Everything from the line containing "sill_log();" down to the line containing "from mathutils import Matrix, Vector" is to be returned exactly; include both boundary lines and leave out all others.

GIVEN INFORMATION ▸
▼
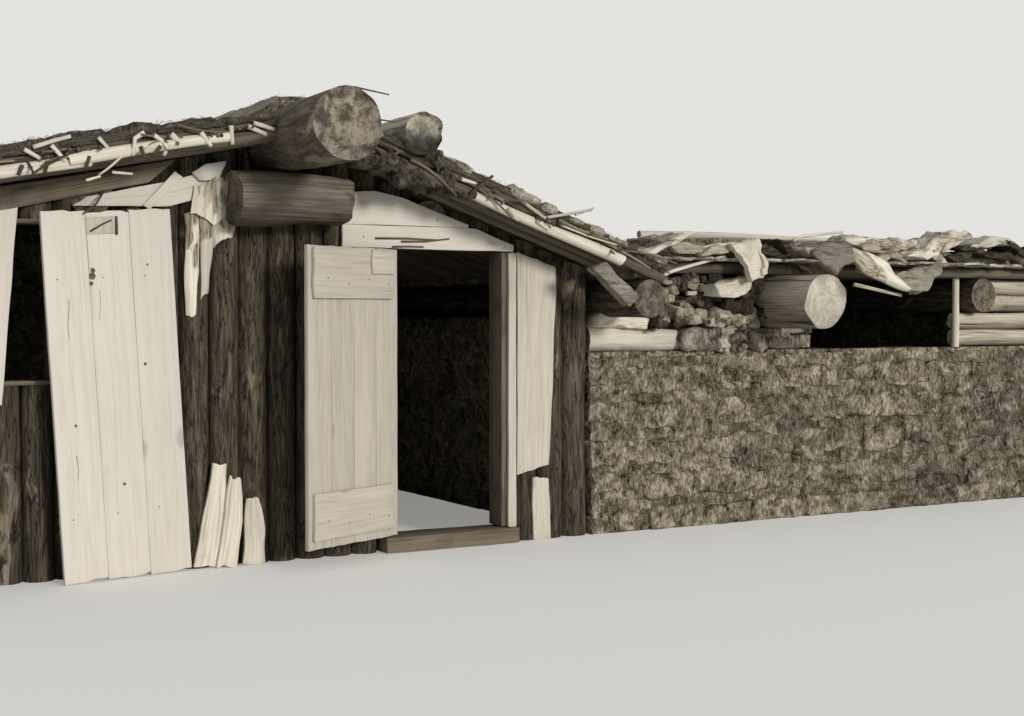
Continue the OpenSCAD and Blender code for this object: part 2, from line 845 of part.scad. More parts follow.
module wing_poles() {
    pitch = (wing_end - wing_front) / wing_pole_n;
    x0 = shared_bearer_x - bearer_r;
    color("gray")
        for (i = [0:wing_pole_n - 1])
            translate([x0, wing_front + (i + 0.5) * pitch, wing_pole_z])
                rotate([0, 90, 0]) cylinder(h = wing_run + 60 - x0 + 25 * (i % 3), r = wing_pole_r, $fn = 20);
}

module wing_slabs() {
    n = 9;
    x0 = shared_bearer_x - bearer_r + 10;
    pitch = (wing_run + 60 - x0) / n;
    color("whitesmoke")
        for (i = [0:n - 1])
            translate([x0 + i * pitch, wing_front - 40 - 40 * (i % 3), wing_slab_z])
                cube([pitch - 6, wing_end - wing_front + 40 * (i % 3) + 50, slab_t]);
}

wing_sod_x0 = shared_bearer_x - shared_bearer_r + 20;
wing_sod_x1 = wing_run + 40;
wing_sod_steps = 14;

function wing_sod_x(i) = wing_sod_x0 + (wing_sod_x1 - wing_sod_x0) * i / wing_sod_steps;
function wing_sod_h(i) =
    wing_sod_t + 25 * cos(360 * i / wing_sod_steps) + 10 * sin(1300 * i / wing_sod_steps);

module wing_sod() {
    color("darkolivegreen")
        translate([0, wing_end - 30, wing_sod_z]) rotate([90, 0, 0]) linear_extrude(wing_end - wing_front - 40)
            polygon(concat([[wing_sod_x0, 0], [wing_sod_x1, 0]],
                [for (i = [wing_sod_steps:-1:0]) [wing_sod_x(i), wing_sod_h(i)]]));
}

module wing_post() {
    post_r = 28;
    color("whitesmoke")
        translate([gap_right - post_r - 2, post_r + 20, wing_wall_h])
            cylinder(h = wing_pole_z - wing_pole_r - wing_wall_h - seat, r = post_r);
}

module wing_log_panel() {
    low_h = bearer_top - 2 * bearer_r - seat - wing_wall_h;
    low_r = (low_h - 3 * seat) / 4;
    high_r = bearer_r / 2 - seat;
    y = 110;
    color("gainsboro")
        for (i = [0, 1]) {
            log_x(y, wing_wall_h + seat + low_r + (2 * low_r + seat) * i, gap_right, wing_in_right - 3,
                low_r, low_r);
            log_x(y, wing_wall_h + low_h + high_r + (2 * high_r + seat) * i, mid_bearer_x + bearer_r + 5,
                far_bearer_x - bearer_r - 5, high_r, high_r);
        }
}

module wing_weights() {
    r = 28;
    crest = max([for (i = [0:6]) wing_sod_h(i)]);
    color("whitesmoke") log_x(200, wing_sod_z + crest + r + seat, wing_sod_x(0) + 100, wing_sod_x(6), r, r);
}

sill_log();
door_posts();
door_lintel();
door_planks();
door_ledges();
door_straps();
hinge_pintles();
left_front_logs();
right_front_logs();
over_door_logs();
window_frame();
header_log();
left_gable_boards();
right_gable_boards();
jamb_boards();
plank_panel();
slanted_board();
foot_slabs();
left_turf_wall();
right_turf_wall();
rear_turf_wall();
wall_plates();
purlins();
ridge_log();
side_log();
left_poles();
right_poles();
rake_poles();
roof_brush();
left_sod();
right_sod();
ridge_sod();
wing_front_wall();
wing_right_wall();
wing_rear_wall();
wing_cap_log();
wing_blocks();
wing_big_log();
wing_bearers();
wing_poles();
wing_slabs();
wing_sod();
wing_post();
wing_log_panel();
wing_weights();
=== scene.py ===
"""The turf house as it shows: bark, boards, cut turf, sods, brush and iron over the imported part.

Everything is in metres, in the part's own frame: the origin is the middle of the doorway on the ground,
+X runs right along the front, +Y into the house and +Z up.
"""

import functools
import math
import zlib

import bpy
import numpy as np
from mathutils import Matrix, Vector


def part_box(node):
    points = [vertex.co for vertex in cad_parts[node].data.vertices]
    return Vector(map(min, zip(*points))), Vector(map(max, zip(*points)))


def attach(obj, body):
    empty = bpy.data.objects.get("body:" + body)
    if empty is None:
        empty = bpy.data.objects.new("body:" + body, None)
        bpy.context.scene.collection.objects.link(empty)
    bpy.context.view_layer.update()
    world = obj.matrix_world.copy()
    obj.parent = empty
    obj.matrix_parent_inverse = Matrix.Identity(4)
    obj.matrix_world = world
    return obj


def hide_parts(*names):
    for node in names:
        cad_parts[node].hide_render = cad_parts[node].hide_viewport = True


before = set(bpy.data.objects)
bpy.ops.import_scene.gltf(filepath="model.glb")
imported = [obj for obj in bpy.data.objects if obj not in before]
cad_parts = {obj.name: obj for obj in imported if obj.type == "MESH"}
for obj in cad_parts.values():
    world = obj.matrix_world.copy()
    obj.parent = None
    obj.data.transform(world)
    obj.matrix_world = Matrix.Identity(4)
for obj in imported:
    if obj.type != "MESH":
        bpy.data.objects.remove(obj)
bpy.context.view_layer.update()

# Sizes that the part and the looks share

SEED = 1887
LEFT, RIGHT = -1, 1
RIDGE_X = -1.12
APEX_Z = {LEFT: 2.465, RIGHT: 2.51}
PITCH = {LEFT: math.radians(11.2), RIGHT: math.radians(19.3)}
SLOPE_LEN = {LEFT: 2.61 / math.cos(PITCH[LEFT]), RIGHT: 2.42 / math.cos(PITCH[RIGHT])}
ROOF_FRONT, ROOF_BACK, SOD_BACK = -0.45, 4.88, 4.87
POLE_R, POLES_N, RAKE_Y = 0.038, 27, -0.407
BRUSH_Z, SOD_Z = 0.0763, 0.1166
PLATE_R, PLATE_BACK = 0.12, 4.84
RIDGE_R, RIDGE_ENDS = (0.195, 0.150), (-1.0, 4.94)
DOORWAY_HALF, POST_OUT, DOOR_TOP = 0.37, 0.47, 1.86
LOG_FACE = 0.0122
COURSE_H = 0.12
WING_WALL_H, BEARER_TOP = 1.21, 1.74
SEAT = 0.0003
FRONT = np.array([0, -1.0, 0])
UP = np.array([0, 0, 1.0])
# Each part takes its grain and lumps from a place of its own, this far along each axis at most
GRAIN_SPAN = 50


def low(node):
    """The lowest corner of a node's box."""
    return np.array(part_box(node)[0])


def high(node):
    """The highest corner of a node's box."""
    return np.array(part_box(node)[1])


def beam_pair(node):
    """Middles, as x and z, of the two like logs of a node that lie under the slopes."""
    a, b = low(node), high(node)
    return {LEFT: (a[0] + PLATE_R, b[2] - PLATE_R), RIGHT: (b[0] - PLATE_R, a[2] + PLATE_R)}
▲
PROBLEM SOLUTION ▸
sill_log();
door_posts();
door_lintel();
door_planks();
door_ledges();
door_straps();
hinge_pintles();
left_front_logs();
right_front_logs();
over_door_logs();
window_frame();
header_log();
left_gable_boards();
right_gable_boards();
jamb_boards();
plank_panel();
slanted_board();
foot_slabs();
left_turf_wall();
right_turf_wall();
rear_turf_wall();
wall_plates();
purlins();
ridge_log();
side_log();
left_poles();
right_poles();
rake_poles();
roof_brush();
left_sod();
right_sod();
ridge_sod();
wing_front_wall();
wing_right_wall();
wing_rear_wall();
wing_cap_log();
wing_blocks();
wing_big_log();
wing_bearers();
wing_poles();
wing_slabs();
wing_sod();
wing_post();
wing_log_panel();
wing_weights();
=== scene.py ===
"""The turf house as it shows: bark, boards, cut turf, sods, brush and iron over the imported part.

Everything is in metres, in the part's own frame: the origin is the middle of the doorway on the ground,
+X runs right along the front, +Y into the house and +Z up.
"""

import functools
import math
import zlib

import bpy
import numpy as np
from mathutils import Matrix, Vector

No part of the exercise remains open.